Alan Sepinwall of Uproxx also compared "International Assassin" to The Sopranos, acknowledging its potential to polarize viewers with its surreal storytelling and stylistic departures from the rest of the series. Sepinwall felt the episode affirmed the series' "unflinching commitment to its themes about grief, spirituality, and madness" and praised how it handled its unexpected premise. Libby Hill of the Los Angeles Times felt the episode's strength rested on Theroux's performance, which she named one of the finest on television. Hill favorably compared the episode to The Sopranos for its "intense sense of tragedy" and drew several parallels to the Aeneid.

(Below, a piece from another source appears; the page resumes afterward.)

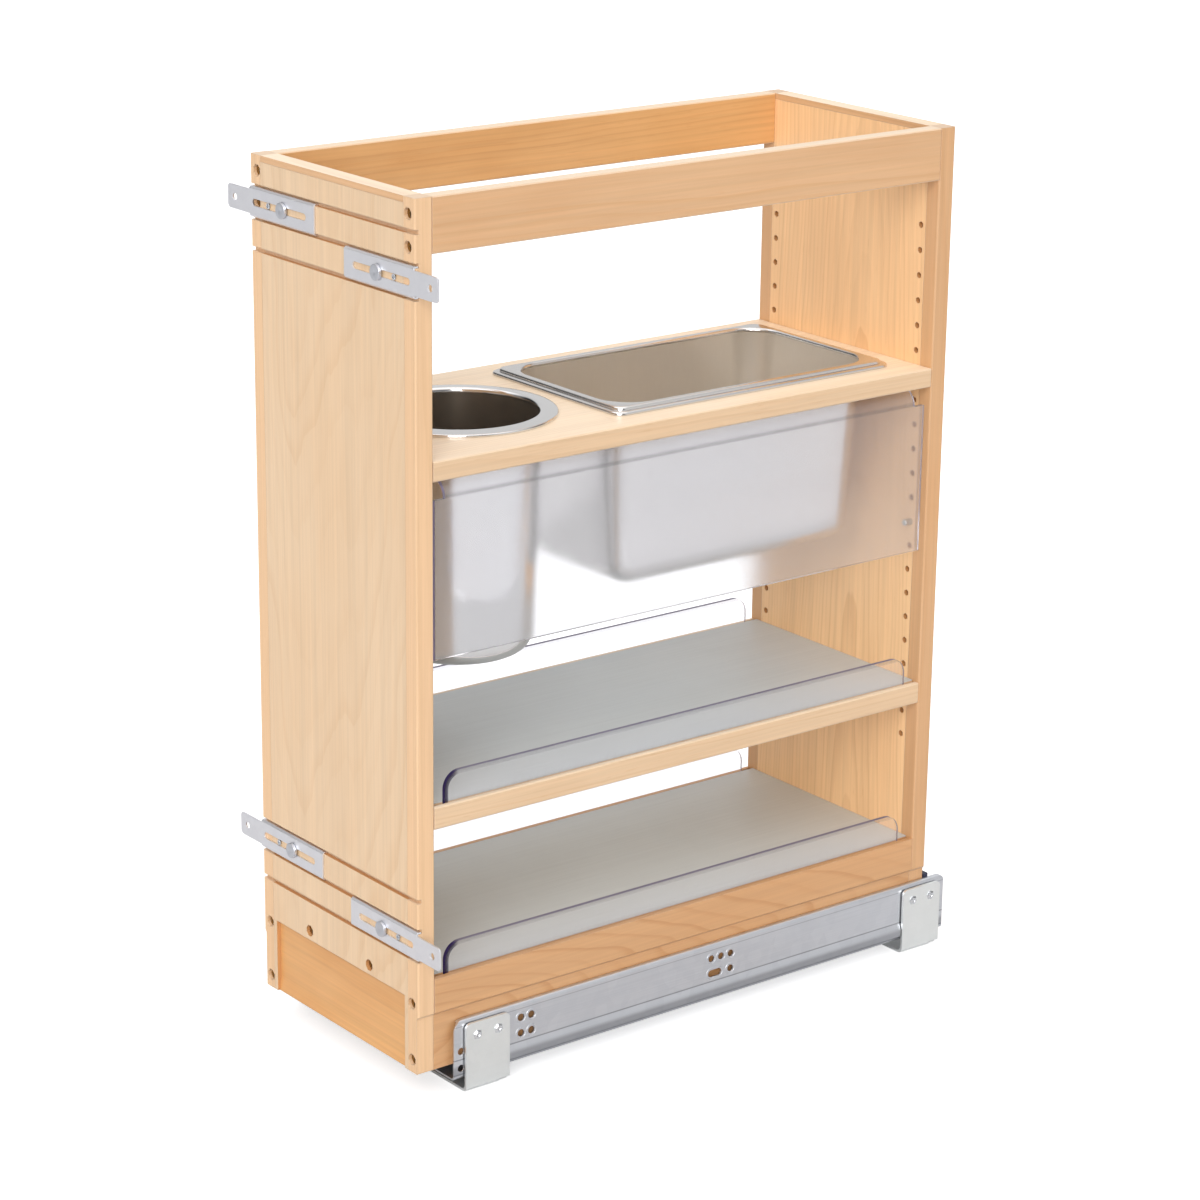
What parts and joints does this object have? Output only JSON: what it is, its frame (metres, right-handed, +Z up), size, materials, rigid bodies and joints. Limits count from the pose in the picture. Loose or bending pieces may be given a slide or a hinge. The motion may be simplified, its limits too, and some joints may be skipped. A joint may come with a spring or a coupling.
{
  "type": "pull-out grooming organizer",
  "caption": "Narrow wooden pull-out on undermount slides with an open top, a round container, a rectangular pan, railed shelves and adjustable door brackets.",
  "frame": {"origin": "on the cabinet floor, under the middle of the part's width and length", "axes": "+Z up, -Y the way it pulls out, towards the door, +X to the right as seen by someone who looks from the door towards the back"},
  "size_m": [0.2526, 0.4976, 0.64],
  "materials": {
    "maple_plywood": "clear satin lacquer on flat-sawn veneer",
    "maple": "clear satin lacquer on solid maple",
    "plain_plywood": "unfinished plywood",
    "grey_liner": "brushed-look grey laminate",
    "nickel_pin": "nickel plate",
    "clear_acrylic": "clear, polished edges",
    "frosted_acrylic": "frosted",
    "stainless_steel": "satin brushed, bright rolled rim",
    "zinc_steel": "zinc plate",
    "galvanised_steel": "light galvanised",
    "bright_zinc": "bright zinc plate",
    "yellow_zinc": "yellow zinc plate",
    "carriage_plastic": "moulded nylon",
    "roller_plastic": "moulded acetal",
    "bumper_plastic": "moulded dark blue plastic"
  },
  "bodies": {
    "cabinet_side": {"fixed_member_right": "zinc_steel", "fixed_member_left": "zinc_steel", "front_floor_bracket_right": "galvanised_steel", "front_floor_bracket_left": "galvanised_steel", "rear_floor_bracket_right": "galvanised_steel", "rear_floor_bracket_left": "galvanised_steel", "bracket_rivets": "bright_zinc", "rear_bumper_right": "bumper_plastic", "rear_bumper_left": "bumper_plastic"},
    "middle_members": {"middle_member_right": "zinc_steel", "middle_member_left": "zinc_steel"},
    "lower_carriages": {"lower_carriage_right": "carriage_plastic", "lower_carriage_left": "carriage_plastic", "lower_rollers": "roller_plastic"},
    "upper_carriages": {"upper_carriage_right": "carriage_plastic", "upper_carriage_left": "carriage_plastic", "upper_rollers": "roller_plastic"},
    "round_can": {"round_container": "stainless_steel"},
    "pan": {"rectangular_pan": "stainless_steel"},
    "door_bracket_upper_left_body": {"door_bracket_upper_left": "galvanised_steel"},
    "door_bracket_upper_right_body": {"door_bracket_upper_right": "galvanised_steel"},
    "door_bracket_lower_left_body": {"door_bracket_lower_left": "galvanised_steel"},
    "door_bracket_lower_right_body": {"door_bracket_lower_right": "galvanised_steel"},
    "organizer": {"back_panel": "maple_plywood", "back_panel_screws": "yellow_zinc", "back_stile_left": "maple", "back_stile_right": "maple", "base_back_board": "maple", "base_front_board": "maple", "base_side_board_left": "maple", "base_side_board_right": "maple", "bottom_rail_left": "clear_acrylic", "bottom_rail_right": "clear_acrylic", "bottom_shelf": "maple", "bottom_shelf_liner": "grey_liner", "bracket_clamp_screws": "bright_zinc", "bracket_guide_screws": "bright_zinc", "container_shelf": "maple", "drawer_runner_left": "zinc_steel", "drawer_runner_right": "zinc_steel", "front_panel": "maple_plywood", "front_panel_screws": "yellow_zinc", "front_stile_left": "maple", "front_stile_right": "maple", "guard_left": "frosted_acrylic", "guard_right": "frosted_acrylic", "guard_screws": "yellow_zinc", "guard_stop_pins": "nickel_pin", "mid_rail_left": "clear_acrylic", "mid_rail_right": "clear_acrylic", "mid_shelf": "maple", "mid_shelf_liner": "grey_liner", "panel_top_strips": "maple", "runner_screws": "yellow_zinc", "shelf_pins": "nickel_pin", "slide_deck": "plain_plywood", "top_rail_left": "maple", "top_rail_right": "maple"}
  },
  "joints": [
    {"name": "organizer_slide", "type": "slide", "parent": "cabinet_side", "child": "organizer", "axis": [0, -1, 0], "range_m": [0, 0.44]},
    {"name": "middle_member_slide", "type": "slide", "parent": "cabinet_side", "child": "middle_members", "axis": [0, -1, 0], "range_m": [0, 0.22]},
    {"name": "lower_carriage_slide", "type": "slide", "parent": "cabinet_side", "child": "lower_carriages", "axis": [0, -1, 0], "range_m": [0, 0.11]},
    {"name": "upper_carriage_slide", "type": "slide", "parent": "cabinet_side", "child": "upper_carriages", "axis": [0, -1, 0], "range_m": [0, 0.33]},
    {"name": "can_lift", "type": "slide", "parent": "organizer", "child": "round_can", "axis": [0, 0, 1], "range_m": [0, 0.18]},
    {"name": "pan_lift", "type": "slide", "parent": "organizer", "child": "pan", "axis": [0, 0, 1], "range_m": [0, 0.14]},
    {"name": "door_bracket_upper_left_slide", "type": "slide", "parent": "organizer", "child": "door_bracket_upper_left_body", "axis": [-1, 0, 0], "range_m": [-0.016, 0.026]},
    {"name": "door_bracket_upper_right_slide", "type": "slide", "parent": "organizer", "child": "door_bracket_upper_right_body", "axis": [1, 0, 0], "range_m": [-0.016, 0.026]},
    {"name": "door_bracket_lower_left_slide", "type": "slide", "parent": "organizer", "child": "door_bracket_lower_left_body", "axis": [-1, 0, 0], "range_m": [-0.016, 0.026]},
    {"name": "door_bracket_lower_right_slide", "type": "slide", "parent": "organizer", "child": "door_bracket_lower_right_body", "axis": [1, 0, 0], "range_m": [-0.016, 0.026]}
  ],
  "couplings": [
    {"joint": "middle_member_slide", "follows": "organizer_slide", "ratio": 0.5},
    {"joint": "lower_carriage_slide", "follows": "organizer_slide", "ratio": 0.25},
    {"joint": "upper_carriage_slide", "follows": "organizer_slide", "ratio": 0.75}
  ]
}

Joshua Alston of The A.V. Club gave the episode a B, naming it the series' most polarizing entry to date and considering it "easy to admire even when it's hard to like." Alston praised the episode's bold narrative choices, attention to detail, and performances, but was less positive about the episode's place in the series' overall narrative, remarking, "the episode serves little purpose other than to presumably rid the story of Ghost Patti, whose inclusion in this season was a questionable choice to begin with."

In 2024, Rolling Stone listed it as the third best TV episode of all time.

===Accolades===
Damon Lindelof and Nick Cuse were nominated for the Writers Guild of America Award for Television: Episodic Drama for writing "International Assassin".